At the end of that two hours, I felt no wiser. I had some notes, but I still didn’t have a clear idea of what loyalty really is, what it looks like, what it feels like to give or receive it, and how it overlaps with trust, authenticity, truth, enabling, coercion and control. I can point to people in my life I feel loyalty for, and I can point to people who I feel are loyal to me, but the truth is I don’t trust myself on this issue. Maybe my confusion means I am, in fact, shamefully disloyal. A humbling and humiliating thought.

At the same time, would I feel so torn apart by family and personal social dynamics if I was thoroughly disloyal? My sense of loyalty to others has given me much anguish over the years. Surely if it was absent in me I wouldn’t struggle so hard with it.

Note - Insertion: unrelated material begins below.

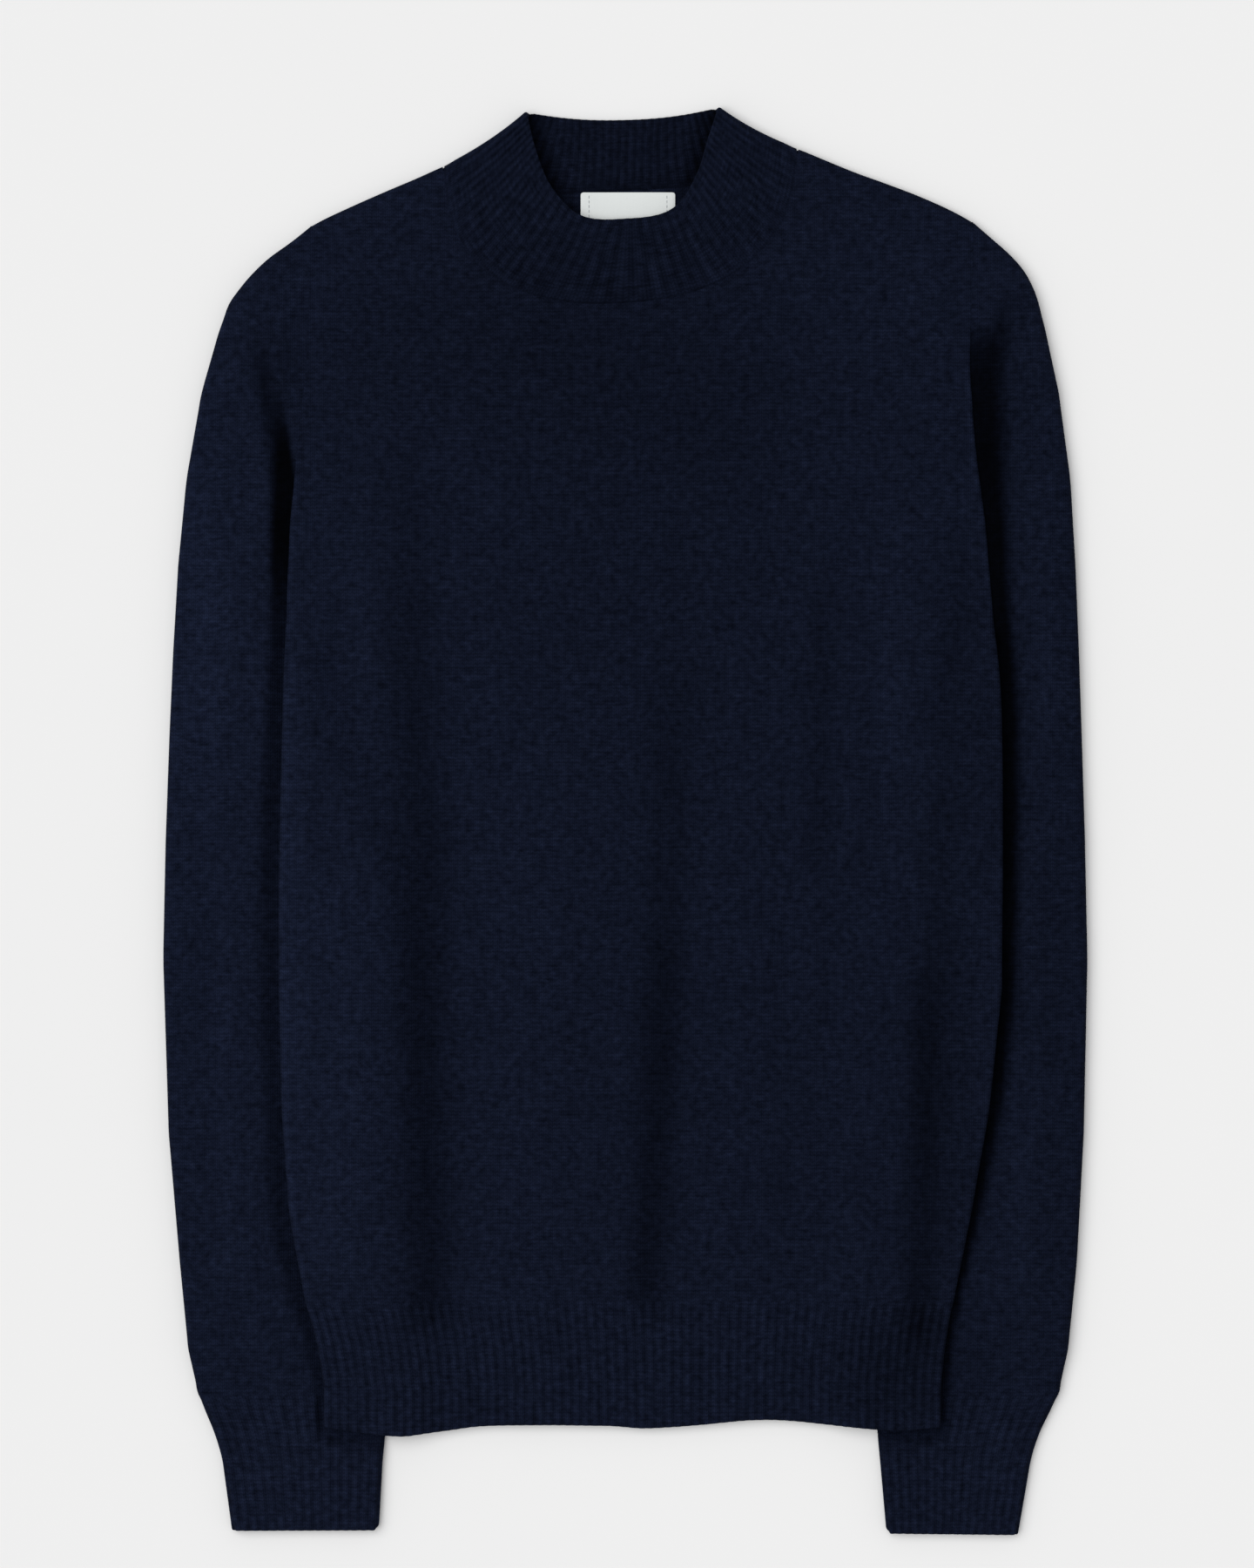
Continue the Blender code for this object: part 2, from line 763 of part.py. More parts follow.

Simply defined, loyalty is a strong feeling of support or allegiance. That definition leaves me even more clueless than I was before. It has to be more complicated than that, doesn’t it?

Well, doesn’t it?

Is it just me, or does the cultural definition of loyalty consist of a much more convoluted hairball of expectations, assumptions and false equivalencies?

I often use back doors when I feel stuck. My two hours of research did give me some ideas about what loyalty is not, at least in my mind. But already I can see others might disagree. Still, that’s why we have dictionaries and definitions.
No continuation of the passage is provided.